Daniel1 est comique. C'est un comique de notre temps qui joue avec le totem, le tabou, la provocation. Daniel25 est son clone du futur. Daniel25 doit commenter l'autobiographie de Daniel1. C'est un exercice qui constitue l'un des points clefs de l'enseignement de la mystérieuse Soeur suprême. Dans le futur, après les grandes guerres thermonucléaires et les bouleversements climatiques, les néo-humains sont des clones. Les autres humains, non clonés, des sauvages. Ils vivent séparément à la manière du Meilleur des mondes de Huxley. Daniel1, comme tous les humains du XXIème, a des sentiments, des convictions, des opinions. Il décrit à travers son autobiographie les péripéties de sa vie : de ses rencontres amoureuses à ses liaisons avec les élohimites - secte prônant la liberté des moeurs et la possibilité d'une vie éternelle à travers la résurrection. La possibilité d'une île est de ce fait un livre sur l'amour : l'amour physique, l'amour sentimental, l'amour politique. le récit de Daniel1 s'enrichit des réactions de ses multiples clones du futur.

C'est donc à travers le regard d'un comique, picaro des temps modernes, que nous découvrons la société du XXIème siècle. Daniel1 est un clown triste qui porte un regard cynique, cioranien, sur le monde. Sa plume percutante, acérée, sonne bien souvent juste. Notre protagoniste est lucide sur sa condition humaine comme sur sa condition personnelle. Il vieillit. Mais il aime. Et il aime l'amour et le sexe. Des désirs qui, eux, ne vieillissent pas. le temps est à ce titre une notion importante dans l'oeuvre de Houellebecq.

Si La possibilité d'une île parvient donc à éveiller notre curiosité grâce à un style direct, un regard critique sur la société contemporaine et au thème universel de l'amour, on ne peut toutefois s'empêcher de se poser des questions quant à l'honnêteté de l'auteur.
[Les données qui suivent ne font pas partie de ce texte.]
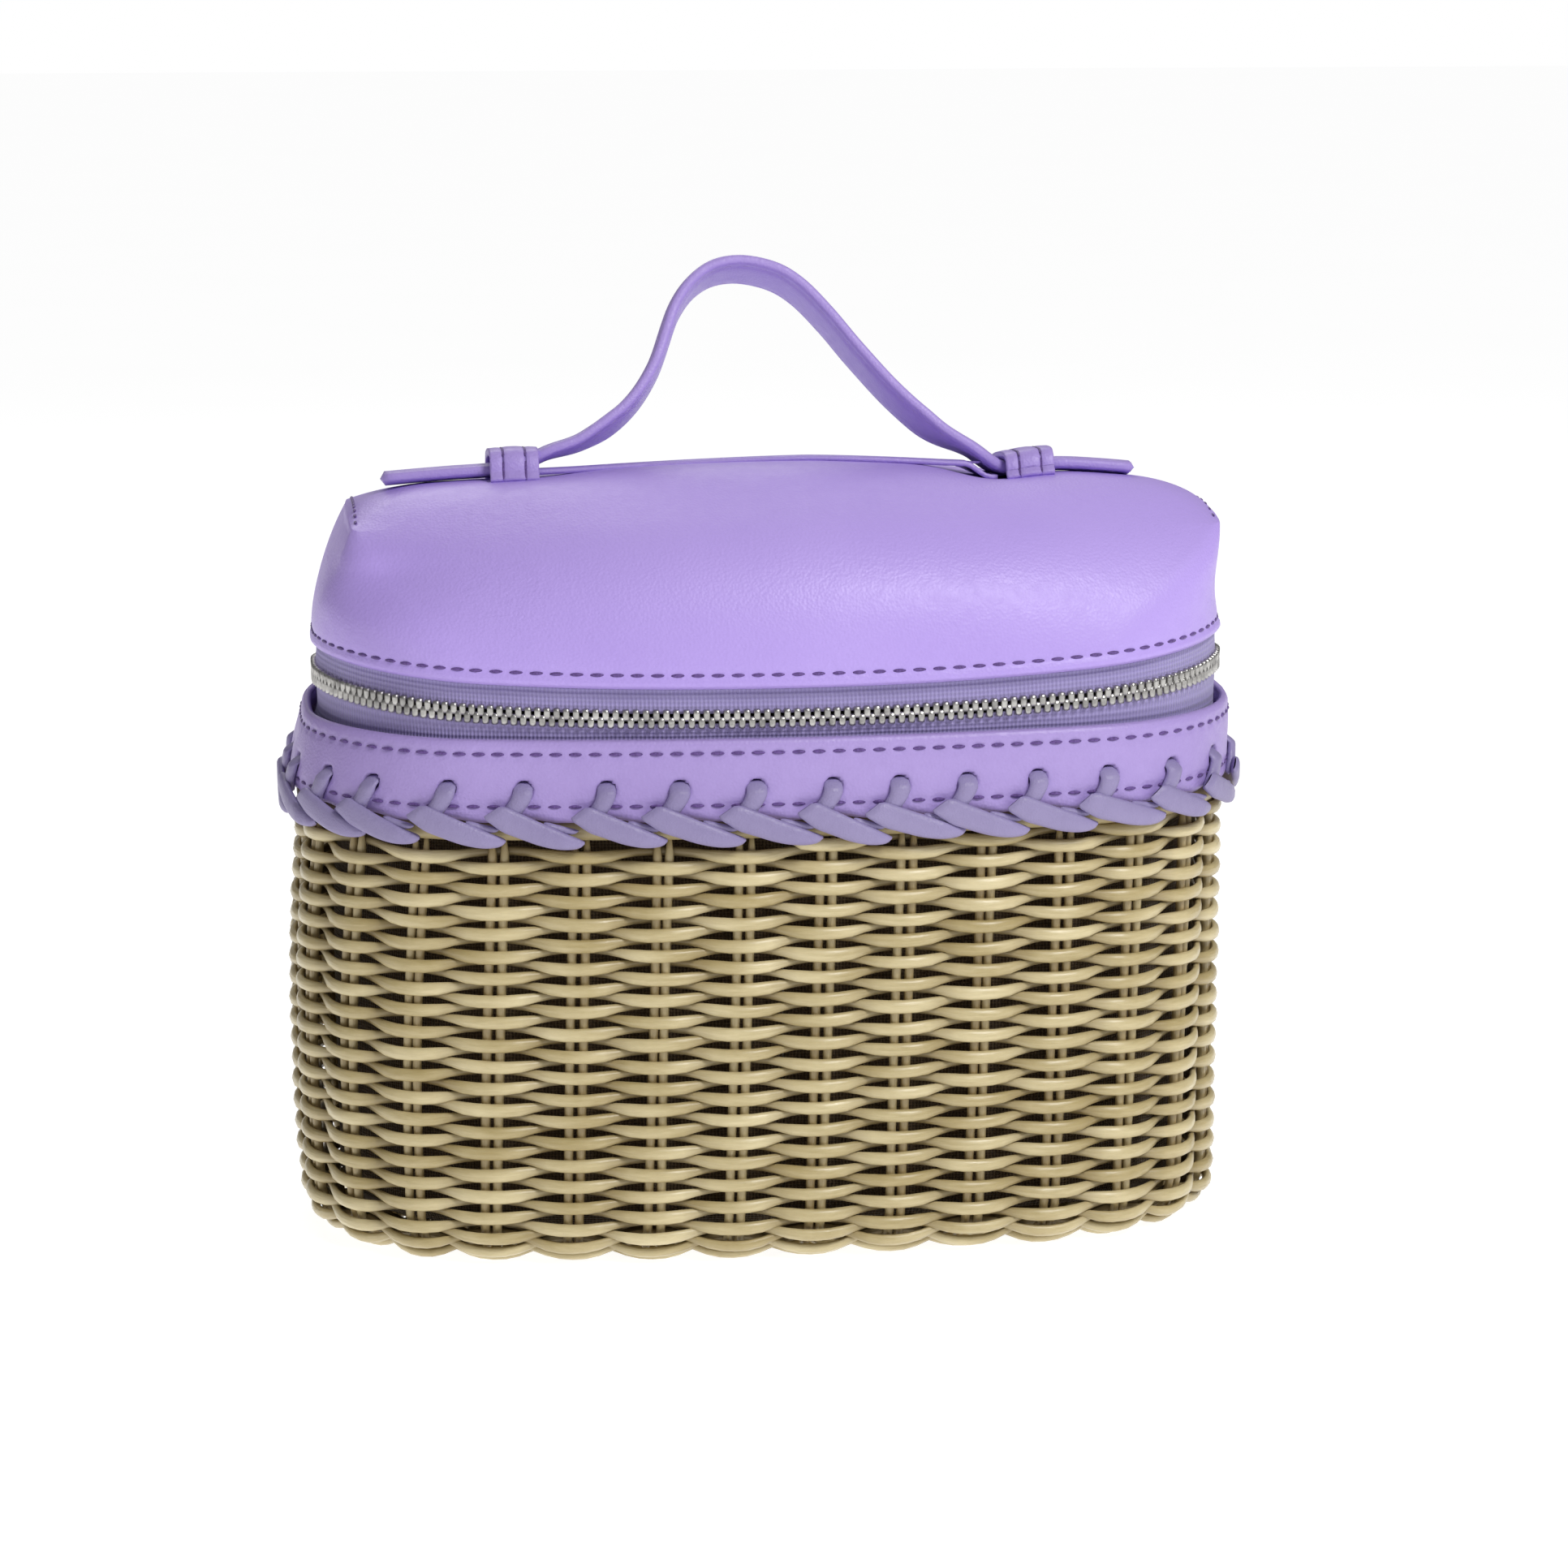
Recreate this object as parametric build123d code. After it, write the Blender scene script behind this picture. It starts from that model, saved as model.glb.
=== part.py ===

Car si la construction du récit est intelligente, bien pensée, bien menée, alternant entre l'autobiographie de Daniel1 et les commentaires des clones du futur, le style de Houellebecq est quelque peu paradoxal. Certes, sa plume sonne juste, elle est percutante voire acérée... mais un peu à la manière du groupe FAUVE. C'est-à-dire qu'elle est efficace parce qu'elle est l'expression nerveuse de l'écrivain. On ne s'émerveillera pas devant une belle construction de phrase ou un style acerbe, mais on sera saisi par la brutalité avec laquelle l'auteur nous place devant telle ou telle idée. Souvent avec le goût de la provocation comme le rappelle la citation au début de cette critique.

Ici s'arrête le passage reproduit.